I do think mainstream economics can learn something else besides breaking out of it's obsession with inflation.  I think they can learn from the Modern Monetary Theory crowd that, at the end of the day, the Fed has no real control over inflation.  All one must do to see this fact is observe that the Fed has reduced it's effective rate to 0% from 2008 to the present and pumped reserves into the economy.  Mainstream theory suggests that, via a money multiplier process, this should lead to inflation.  Reality is that there is no such thing as the money multiplier, and that the reserves are just sitting on the balance sheet of the banks.  The real economy isn't seeing those dollars and so there is no real inflation.  The Fed can only control inflation when viewed in tandem with the legislative and executive branches of government regarding taxing and spending policy, or insofar as the private economy changes it's behavior in the face an altered interest rate policy.  Since the Fed has limited control on the legislative process and on the behavior of the private market particularly during financial crises, the Fed has limited/no control over inflation.

I've expressed my skepticism in the past as to the functionality of so-called 'functional finance' so I'm not going to comment further on the reliability of politicians to help our economy, but I will say the big takeaway here should be the Fed should focus on things it has a direct positive impact (like better-regulating the financial sector to prevent bubbles and bursts in the first place) and stop focusing on something which they have little control over (inflation).

IE. Monetarism is dead.

Clarification:
I've been focusing on my view of the Fed's power or lack thereof if response to demand shocks.  I suspect that in fact, when a boom or bust is not demand led but rather supply (commodity) led that in fact the Fed's traditional tools are more effective.  In fact, most of our inflation/deflation have been due to supply shocks and the Fed has had success in correcting them in the past.  I suspect the only reason a traditional Fed tool (rate) is effective in supply shocks is that the Fed can more easily alter the behavior of the private market on aggregate demand when the crisis itself is not a crisis of demand.

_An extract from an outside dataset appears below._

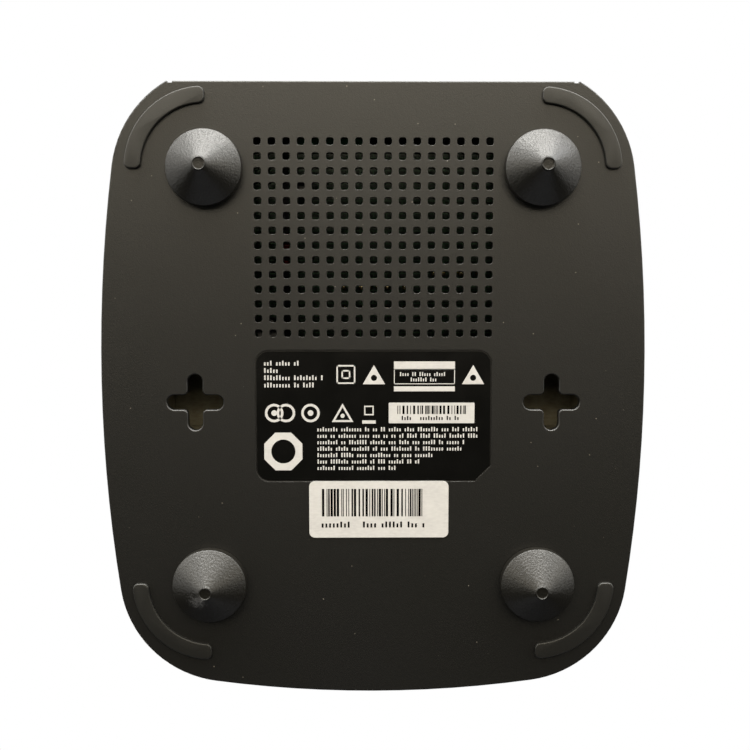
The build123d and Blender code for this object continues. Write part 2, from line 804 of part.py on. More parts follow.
# ---------------------------------------------------------------- write every piece
def all_pieces():
    pieces = {
        "base_cover": base_cover(),
        "top_shell": top_shell(),
        "rear_panel": rear_panel(),
        "foot_adhesive_discs": foot_adhesive_discs(),
        "case_screws": case_screws(),
        "rating_label": rating_label(),
        "serial_label": serial_label(),
        "batch_label": batch_label(),
        "main_board": main_board(),
        "power_board": power_board(),
        "board_screws": board_screws(),
        "solder_joints": solder_joints(),
        "wifi_module": wifi_module(),
        "amp_chip": amp_chip(),
        "thermal_pad": thermal_pad(),
        "heatsink": heatsink(),
        "output_inductors": output_inductors(),
        "output_capacitors": output_capacitors(),
        "transformer": transformer(),
        "bulk_capacitor": bulk_capacitor(),
        "mains_fuse": mains_fuse(),
        "link_wires": link_wires(),
        "mains_inlet": mains_inlet(),
        "inlet_pins": inlet_pins(),
        "speaker_header": speaker_header(),
        "speaker_pins": speaker_pins(),
        "phono_blocks": phono_blocks(),
        "phono_shells": phono_shells(),
        "phono_inserts_white": group(phono_insert(phono_x[0], z) for z in phono_z[1:]),
        "phono_inserts_red": group(phono_insert(phono_x[0], z) for z in phono_z[:1]),
        "phono_inserts_dark": group(phono_insert(phono_x[1], z) for z in phono_z),
        "optical_socket": optical_socket(),
        "optical_shutter": optical_shutter(),
        "network_jack": network_jack(),
        "network_contacts": network_contacts(),
        "network_lamps": network_lamps(),
        "button_board": button_board(),
        "rear_switches": rear_switches(),
        "reset_plunger": reset_plunger(),
        "pair_button": pair_button(),
        "front_board": front_board(),
        "front_switch": front_switch(),
        "standby_button": standby_button(),
        "status_light_pipe": status_light_pipe(),
        "status_lamp": status_lamp(),
        "front_ribbon": front_ribbon(),
    }
    for name, x, y, sx, sy in feet_places():
        pieces[f"foot_{name}"] = foot(x, y)
        pieces[f"corner_pad_{name}"] = corner_pad(x, y, sx, sy)
    for word, side in (("left", -1), ("right", 1)):
        pieces[f"keyhole_cap_{word}"] = keyhole_cap(side)
        pieces[f"aerial_{word}"] = aerial(side)
        pieces[f"aerial_lead_{word}"] = aerial_lead(side)
    return pieces


os.makedirs("parts", exist_ok=True)
for name, shape in all_pieces().items():
    export_step(shape, f"parts/{name}.step")
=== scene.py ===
import json
import bpy
import numpy as np
from mathutils import Matrix, Vector


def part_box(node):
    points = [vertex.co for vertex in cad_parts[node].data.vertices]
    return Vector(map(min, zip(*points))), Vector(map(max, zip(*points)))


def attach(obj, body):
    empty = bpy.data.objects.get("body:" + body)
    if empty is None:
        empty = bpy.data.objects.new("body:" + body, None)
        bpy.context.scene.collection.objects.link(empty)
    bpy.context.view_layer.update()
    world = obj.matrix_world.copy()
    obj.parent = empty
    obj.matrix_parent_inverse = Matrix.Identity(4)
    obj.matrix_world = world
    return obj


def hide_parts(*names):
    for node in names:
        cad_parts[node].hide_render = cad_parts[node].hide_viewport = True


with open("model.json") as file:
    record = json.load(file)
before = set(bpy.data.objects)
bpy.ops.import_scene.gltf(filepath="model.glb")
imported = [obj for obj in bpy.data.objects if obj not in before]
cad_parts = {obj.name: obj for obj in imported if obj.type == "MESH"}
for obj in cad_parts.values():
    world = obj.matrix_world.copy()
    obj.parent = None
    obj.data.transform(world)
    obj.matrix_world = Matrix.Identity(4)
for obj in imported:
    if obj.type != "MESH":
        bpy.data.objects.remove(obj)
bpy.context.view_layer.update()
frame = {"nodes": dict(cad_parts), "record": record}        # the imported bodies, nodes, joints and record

mm = 0.001
caseBody = "case"
random = np.random.default_rng(11)


# ---- nodes and materials ----

def linear(hexColour):
    # sRGB to linear light: a straight line near black, a power of 2.4 above it
    value = np.array([int(hexColour[i:i + 2], 16) for i in (1, 3, 5)]) / 255
    light = np.where(value <= 0.04045, value / 12.92, ((value + 0.055) / 1.055) ** 2.4)
    return (*light.tolist(), 1.0)


def addNode(tree, kind, settings=None, links=None):
    node = tree.nodes.new(kind)
    for key, value in (settings or {}).items():
        if isinstance(key, str) and hasattr(node, key):
            setattr(node, key, value)
        else:
            node.inputs[key].default_value = value
    for key, source in (links or {}).items():
        tree.links.new(source, node.inputs[key])
    return node


def startMaterial(name, shaderSettings):
    material = bpy.data.materials.new(name)
    material.use_nodes = True
    tree = material.node_tree
    tree.nodes.clear()
    shader = addNode(tree, "ShaderNodeBsdfPrincipled", shaderSettings)
    addNode(tree, "ShaderNodeOutputMaterial", links={"Surface": shader.outputs[0]})
    return material, tree, shader


def cyclesPerMetre(sizeMm):
    return 1 / (sizeMm * mm)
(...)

One might imagine that the reason for the demand shocks (like a financial crisis) means the Fed has little control over mitigating, while a supply shock in an otherwise healthy-demand economy can be mitigated by the Fed.  Textbook economics, as it is taught to million of econ students, meanwhile generally assumes the Fed to be equally powerful no matter the origin of the shock.  I would hope future research breaks through this assumption.